Bernier obtained a Bachelor of Commerce degree from the Université du Québec à Montréal, completed his law degree at the University of Ottawa and was called to the Quebec Bar in 1990, of which he is still a member. For 19 years, Bernier held positions in law, several financial and banking fields, such as working as a lawyer at McCarthy Tétrault, rising up to become branch manager at the National Bank, the office of the Securities Commission of Québec as Director of Corporate and International Relations, an adviser (handling fiscal reform) from 1996 to 1998 in the office of Bernard Landry—Quebec's finance minister and Deputy Premier of Quebec at the time—and Standard Life of Canada as the Vice-President of Corporate Affairs and Communication. He also served as Executive Vice-President of the Montreal Economic Institute, a Quebec free-market think tank, where he authored a book on tax reform.
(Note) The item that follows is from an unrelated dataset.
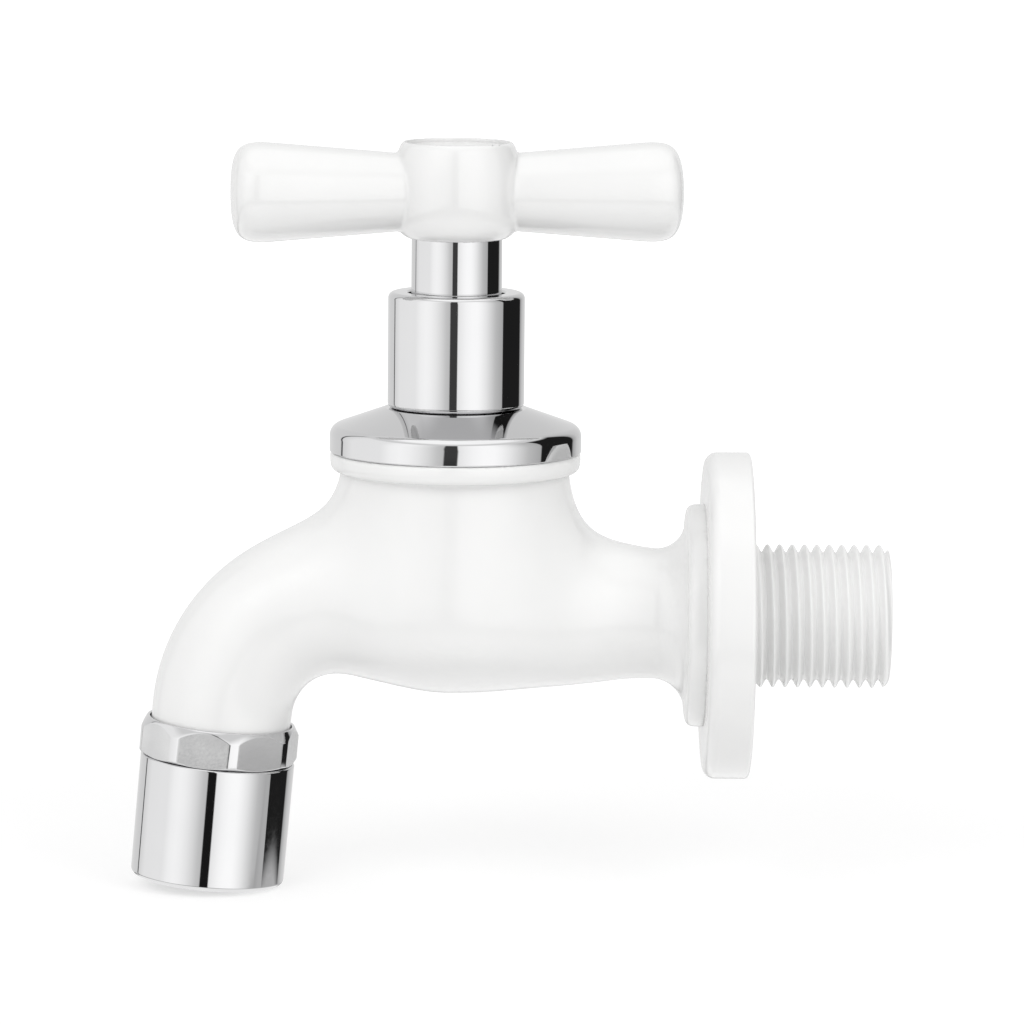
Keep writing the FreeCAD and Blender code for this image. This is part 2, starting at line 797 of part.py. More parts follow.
def make_gland():
    gland = size.gland_radius
    washer = ring("packing_washer", gland, shaft_bore + size.shaft_gap, gland_floor,
                  packing_bottom, on_stem)
    packing = ring("gland_packing", gland, shaft_bore, packing_bottom, packing_top, on_stem)
    stub = ring("gland_nut_stub", gland, shaft_bore, packing_top, gland_nut_top, on_stem)
    corner = corner_radius(6, size.gland_nut_hexagon) - size.hexagon_corner_trim
    blank = ring("gland_nut_blank", corner, shaft_bore, headwork_top, gland_nut_top,
                 on_stem)
    hexagon = faceted("gland_nut_hexagon", blank, 6, size.gland_nut_hexagon,
                      headwork_top, gland_nut_top, on_stem)
    return [washer, packing, fuse("gland_nut", [stub, hexagon])]


def make_bonnet_gasket():
    inner = size.bonnet_thread_radius + size.screw_gap
    outer = size.headwork_hexagon / 2
    return ring("bonnet_gasket", outer, inner, size.cup_top_height, headwork_seat, on_stem)


def make_bonnet_disc():
    """Thin cover: a rim, a rounded shoulder, two cones and a level land under the sleeve."""
    foot, wall = size.cup_top_height, size.disc_wall
    rim = foot + size.disc_rim_height
    shoulder = rim + size.disc_shoulder_height
    shoulder_radius = disc_radius - size.disc_shoulder_width
    cone = foot + size.disc_cone_height
    hole = size.sleeve_bore_radius + size.screw_gap
    bend = dome_radius(size.disc_shoulder_width, size.disc_shoulder_height)
    outline = Outline(disc_radius, foot).line(disc_radius, rim)
    outline.arc(shoulder_radius, shoulder, bend, 1).line(size.disc_cone_radius, cone)
    outline.line(size.disc_land_radius, sleeve_bottom).line(hole, sleeve_bottom)
    outline.line(hole, sleeve_bottom - wall).line(size.disc_cone_radius, cone - wall)
    outline.line(shoulder_radius - wall, shoulder - wall)
    outline.line(disc_radius - wall, rim - wall / 2).line(disc_radius - wall, foot)
    return turned("bonnet_disc", outline, on_stem)


def make_bonnet_sleeve():
    roof = sleeve_top - size.sleeve_top_thickness
    outline = Outline(size.sleeve_bore_radius, sleeve_bottom)
    outline.line(size.sleeve_radius, sleeve_bottom).line(size.sleeve_radius, sleeve_top)
    outline.line(sleeve_hole_radius, sleeve_top).line(sleeve_hole_radius, roof)
    outline.line(size.sleeve_bore_radius, roof)
    sleeve = turned("bonnet_sleeve", outline, on_stem)
    return round_edges(sleeve, size.sleeve_top_round, [(size.sleeve_radius, sleeve_top)])


# Spindle and what turns with it

def make_spindle():
    socket = size.jumper_stem_radius + size.shaft_gap
    socket_top = spindle_bottom + size.spindle_socket_depth
    outline = Outline(0, socket_top).line(socket, socket_top).line(socket, spindle_bottom)
    outline.line(size.spindle_thread_radius, spindle_bottom)
    outline.line(size.spindle_thread_radius, spindle_thread_top)
    outline.line(size.spindle_radius, spindle_thread_top)
    outline.line(size.spindle_radius, spindle_shoulder).line(0, spindle_shoulder)
    shaft = turned("spindle_shaft", outline, on_stem)
    square = block("spindle_square_end", size.spindle_square, size.spindle_square,
                   spindle_shoulder - PAST, spindle_top)
    solid = fuse("spindle_solid", [shaft, square])
    hole = ring("spindle_screw_hole", size.screw_radius + size.screw_gap, 0,
                spindle_top - size.spindle_screw_hole_depth, spindle_top + PAST, on_stem)
    return cut("spindle", solid, hole)


def make_handle():
    tall = hub_top - hub_bottom
    flare = size.hub_radius - (size.hub_bottom_radius + size.hub_rim_radius) / 2
    hub_outline = Outline(0, hub_bottom)
    hub_outline.line(size.hub_bottom_radius, hub_bottom)
    hub_outline.arc(size.hub_rim_radius, hub_top, dome_radius(tall / 2, flare), 1)
    hub_outline.line(0, hub_top)
    hub = turned("handle_hub", hub_outline, on_stem)
    round_edges(hub, size.hub_edge_round, [(size.hub_bottom_radius, hub_bottom)])

    reach, end = size.arm_half_length, size.arm_end_radius
    shoulder = reach - size.arm_dome
    dome = dome_radius(end, size.arm_dome)
    arm_outline = Outline(0, -reach).arc(end, -shoulder, dome, 1)
    arm_outline.line(size.arm_middle_radius, 0).line(end, shoulder).arc(0, reach, dome, 1)
    arms = turned("handle_arms", arm_outline, on_arms)
    round_edges(arms, size.arm_end_round, [(end, -shoulder), (end, shoulder)])
    joined = fuse("handle_joined", [hub, arms])
    blended = blend("handle_blended", joined, size.arm_blend_radius, [(hub, arms)])

    skirt = size.skirt_radius + size.screw_gap
    bolt = size.screw_radius + size.bolt_gap
    hollow = Outline(0, hub_bottom - PAST).line(skirt, hub_bottom - PAST)
    hollow.line(skirt, spindle_shoulder).line(bolt, spindle_shoulder).line(bolt, web_top)
    hollow.line(size.screw_well_radius, web_top).line(size.screw_well_radius, cap_seat)
    hollow.line(size.cap_recess_radius, cap_seat)
    hollow.line(size.cap_recess_radius, hub_top + PAST)
    hollow.line(0, hub_top + PAST)
    hollow = turned("handle_hollow", hollow, on_stem)
    socket_width = size.spindle_square + size.screw_gap * 2
    socket = block("handle_socket", socket_width, socket_width, spindle_shoulder - PAST,
                   spindle_top + size.face_gap)
    return cut("handle", blended, fuse("handle_holes", [hollow, socket]))


def make_handle_skirt():
    top = spindle_shoulder - size.face_gap
    web = top - size.skirt_wall
    inner = size.skirt_radius - size.skirt_wall
    bottom = skirt_bottom
    outline = Outline(inner, bottom).line(size.skirt_radius, bottom).line(size.skirt_radius, top)
    outline.line(shaft_bore, top).line(shaft_bore, web).line(inner, web)
    return turned("handle_skirt", outline, on_stem)


def make_handle_screw():
    washer = ring("screw_washer", size.screw_head_radius, size.screw_radius + size.screw_gap,
                  web_top, screw_seat, on_stem)
    outline = Outline(0, screw_seat - size.screw_length)
    outline.line(size.screw_radius, screw_seat - size.screw_length)
    outline.line(size.screw_radius, screw_seat).line(size.screw_head_radius, screw_seat)
    outline.line(size.screw_head_radius, screw_top).line(0, screw_top)
    blank = turned("screw_blank", outline, on_stem)
    slot = block("screw_slot", size.screw_head_radius * 2 + PAST, size.screw_slot_width,
                 screw_top - size.screw_slot_depth, screw_top + PAST)
    return [washer, cut("handle_screw", blank, slot)]


def make_index_cap():
    """Cap with a shallow dish on top and a plug ring that snaps into the screw well."""
    plug_bottom = cap_seat - size.cap_plug_length
    plug = size.screw_well_radius - size.screw_gap
    plug_bore = plug - size.cap_plug_wall
    outer = size.cap_recess_radius - size.screw_gap
    outline = Outline(plug_bore, plug_bottom).line(plug, plug_bottom).line(plug, cap_seat)
    outline.line(outer, cap_seat).line(outer, cap_top)
    outline.arc(0, cap_top - size.cap_dish_depth, dome_radius(outer, size.cap_dish_depth), -1)
    outline.line(0, cap_seat).line(plug_bore, cap_seat)
    return turned("index_cap", outline, on_stem)


# Valve that the spindle presses on the seat

def make_jumper():
    stud_end = washer_bottom - size.washer_nut_thickness - size.bolt_gap
    stem_top = jumper_top + size.jumper_stem_length
    outline = Outline(0, stud_end).line(size.jumper_stud_radius, stud_end)
    outline.line(size.jumper_stud_radius, jumper_bottom).line(size.jumper_radius, jumper_bottom)
    outline.line(size.jumper_radius, jumper_top).line(size.jumper_stem_radius, jumper_top)
    outline.line(size.jumper_stem_radius, stem_top).line(0, stem_top)
    jumper = turned("jumper_valve", outline, on_stem)
    stud_hole = size.jumper_stud_radius + size.screw_gap
    washer = ring("seat_washer", size.seat_washer_radius, stud_hole, washer_bottom,
                  jumper_bottom, on_stem)
    nut_bottom = washer_bottom - size.washer_nut_thickness
    corner = corner_radius(6, size.washer_nut_across_flats)
    blank = ring("washer_nut_blank", corner, stud_hole, nut_bottom, washer_bottom, on_stem)
    nut = faceted("washer_nut", blank, 6, size.washer_nut_across_flats, nut_bottom,
                  washer_bottom, on_stem)
    return [jumper, washer, nut]


# Nozzle and aerator

def make_nozzle_nut():
    corner, chamfer = nozzle_corner_radius, size.nozzle_corner_chamfer
    outline = Outline(spigot_bore, nut_end).line(corner - chamfer, nut_end)
    outline.line(corner, nut_end + chamfer).line(corner, -chamfer).line(corner - chamfer, 0)
    outline.line(nozzle_mouth_radius, 0).line(nozzle_mouth_radius, -size.spout_entry)
    outline.line(spigot_bore, -size.spout_entry)
    blank = turned("nozzle_nut_blank", outline, on_nozzle)
    return faceted("nozzle_nut", blank, 8, nozzle_across_flats, nut_end, as_size(0),
                   on_nozzle, size.nozzle_turn)


def make_nozzle_shell():
    outline = Outline(spigot_bore, nut_end).line(size.shell_radius, nut_end)
    lip = spigot_bore - size.shell_lip_width
    outline.line(size.shell_radius, shell_end).line(lip, shell_end)
    outline.line(lip, cage_bottom).line(spigot_bore, cage_bottom)
    shell = turned("nozzle_shell", outline, on_nozzle)
    round_edges(shell, size.shell_bottom_round, [(size.shell_radius, shell_end)])
    return round_edges(shell, size.shell_top_round, [(size.shell_radius, nut_end)], "top_round")


def make_aerator():
    washer = ring("nozzle_washer", size.spigot_radius, size.nozzle_washer_bore, cage_top,
                  spigot_end, on_nozzle)
    rim_bottom = cage_top - size.cage_rim_thickness
    outline = Outline(cage_bore_radius, cage_top).line(size.spigot_radius, cage_top)
    ledge = cage_bore_radius - size.cage_ledge_width
    outline.line(size.spigot_radius, rim_bottom).line(cage_radius, rim_bottom)
    outline.line(cage_radius, cage_bottom).line(ledge, cage_bottom)
    outline.line(ledge, grid_bottom).line(cage_bore_radius, grid_bottom)
    cage = turned("aerator_cage", outline, on_nozzle)

    inner = stack_radius - size.spacer_wall
    spacer = ring("screen_spacer", stack_radius, inner, lower_screen_top, spacer_top, on_nozzle)
    grid = ring("outlet_grid", stack_radius, 0, grid_bottom, grid_top, on_nozzle)
    lower = ring("lower_screen", stack_radius, 0, grid_top, lower_screen_top, on_nozzle)
    upper = ring("upper_screen", stack_radius, 0, spacer_top, upper_screen_top, on_nozzle)
    cup = Outline(0, upper_screen_top).line(stack_radius, upper_screen_top)
    cup.line(stack_radius, cage_top).line(inner, cage_top).line(inner, flow_disc_top)
    cup.line(0, flow_disc_top)
    flow = turned("flow_disc", cup, on_nozzle)
    drill_rings(grid, size.grid_hole_radius, size.grid_ring_spacing, inner)
    drill_rings(lower, size.screen_hole_radius, size.screen_ring_spacing, inner)
    drill_rings(upper, size.screen_hole_radius, size.screen_ring_spacing, inner)
    drill_rings(flow, size.flow_hole_radius, size.flow_ring_spacing, inner)
    return [washer, cage, spacer, grid, lower, upper, flow]


# Build, check and write the pieces

def make_pieces():
    pieces = [make_tap_body(), make_wall_flange(), make_headwork(), make_bonnet_gasket()]
    pieces += make_gland()
    pieces += [make_bonnet_disc(), make_bonnet_sleeve(), make_spindle(), make_handle_skirt()]
    pieces += [make_handle(), make_index_cap()]
    pieces += make_handle_screw()
    pieces += make_jumper()
    pieces += [make_nozzle_nut(), make_nozzle_shell()]
    pieces += make_aerator()
    return pieces


def check(pieces):
    for thing in doc.Objects:
        if "Invalid" in thing.State or "Error" in thing.State:
            raise ValueError(f"{thing.Name} failed: {thing.State}")
    for piece in pieces:
        if piece.Shape.isNull() or not piece.Shape.isValid():
            raise ValueError(f"{piece.Label} has no valid shape")
        if len(piece.Shape.Solids) != 1:
            raise ValueError(f"{piece.Label} has {len(piece.Shape.Solids)} solids")


pieces = make_pieces()
doc.recompute()
check(pieces)
os.makedirs("parts", exist_ok=True)
for piece in pieces:
    piece.Shape.exportStep(f"parts/{piece.Label}.step")
    print(piece.Label, round(piece.Shape.Volume, 1))
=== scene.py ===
import json
import math

import bmesh
import bpy
import numpy as np
from mathutils import Matrix, Vector


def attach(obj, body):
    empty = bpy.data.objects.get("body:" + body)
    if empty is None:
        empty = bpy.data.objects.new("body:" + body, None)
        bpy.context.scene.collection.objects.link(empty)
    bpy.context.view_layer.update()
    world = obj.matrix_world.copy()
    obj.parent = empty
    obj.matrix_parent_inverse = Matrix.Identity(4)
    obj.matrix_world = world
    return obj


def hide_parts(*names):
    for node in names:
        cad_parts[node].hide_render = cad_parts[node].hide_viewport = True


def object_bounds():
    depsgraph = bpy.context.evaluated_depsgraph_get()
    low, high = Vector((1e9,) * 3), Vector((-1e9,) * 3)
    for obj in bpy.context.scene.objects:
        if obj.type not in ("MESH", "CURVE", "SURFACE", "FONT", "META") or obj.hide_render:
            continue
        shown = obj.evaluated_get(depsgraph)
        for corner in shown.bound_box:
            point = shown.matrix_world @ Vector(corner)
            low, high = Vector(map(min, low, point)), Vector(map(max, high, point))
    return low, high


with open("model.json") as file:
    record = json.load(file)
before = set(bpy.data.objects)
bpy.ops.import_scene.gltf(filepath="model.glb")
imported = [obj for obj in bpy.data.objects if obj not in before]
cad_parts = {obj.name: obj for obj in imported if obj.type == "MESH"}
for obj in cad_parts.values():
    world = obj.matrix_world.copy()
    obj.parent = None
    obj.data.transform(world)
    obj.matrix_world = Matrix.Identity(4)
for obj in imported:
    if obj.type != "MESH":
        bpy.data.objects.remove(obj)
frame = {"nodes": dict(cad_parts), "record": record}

CAD_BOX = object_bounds()

# Sizes of the tap are in millimetres from the CAD's origin, and its meshes are written in metres.
# The stem, the inlet and the nozzle each have an axis that their pieces are turned about.
MM = 0.001
RECORD = frame["record"]
SLOTS = {row["node"]: row["material_slot"] for row in RECORD["subparts"]}
JOINTS = {row["name"]: row for row in RECORD["behaviour"]["joints"]}
STEM_X = JOINTS["handle_turn"]["pos_m"][0] / MM

# The spout's middle line: level from the stem, then a bend, then straight down the nozzle's axis
SPOUT_Z, SPOUT_REACH, SPOUT_BEND, SPOUT_STRAIGHT = 3.49, 14.49, 19.5, 1.72
NOZZLE_TILT = math.radians(5)
BEND_X, BEND_Z = STEM_X - SPOUT_REACH, SPOUT_Z - SPOUT_BEND
NOZZLE_X = BEND_X - SPOUT_BEND * math.cos(NOZZLE_TILT) - SPOUT_STRAIGHT * math.sin(NOZZLE_TILT)
NOZZLE_Z = BEND_Z + SPOUT_BEND * math.sin(NOZZLE_TILT) - SPOUT_STRAIGHT * math.cos(NOZZLE_TILT)


# Node trees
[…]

Bernier was born in Saint-Georges, Quebec, the son of Doris (Rodrigue) and Gilles Bernier, a well known radio host, who represented the riding of Beauce from 1984 to 1997, first as a Progressive Conservative and then as an independent. In a 2010 interview with John Geddes, Bernier said he respects his father as a Mulroney-era politician, but tries not to emulate his style. Bernier has stated that his views were shaped from his upbringing in Beauce to his life experiences. He is the second oldest child and has two sisters, Brigitte and Caroline, and a brother, Gilles Jr. In his teens, Bernier played football as a member of the Condors, the team of the Séminaire St-Georges, that won the Bol d’Or in 1980 at the Olympic Stadium.


Maxime Bernier PC (born January 18, 1963) is a Canadian businessman, lawyer and politician who served as cabinet minister of Prime Minister Stephen Harper, and as Member of Parliament (MP) for Beauce from 2006 to 2019. He is the founder and current leader of the People's Party of Canada (PPC).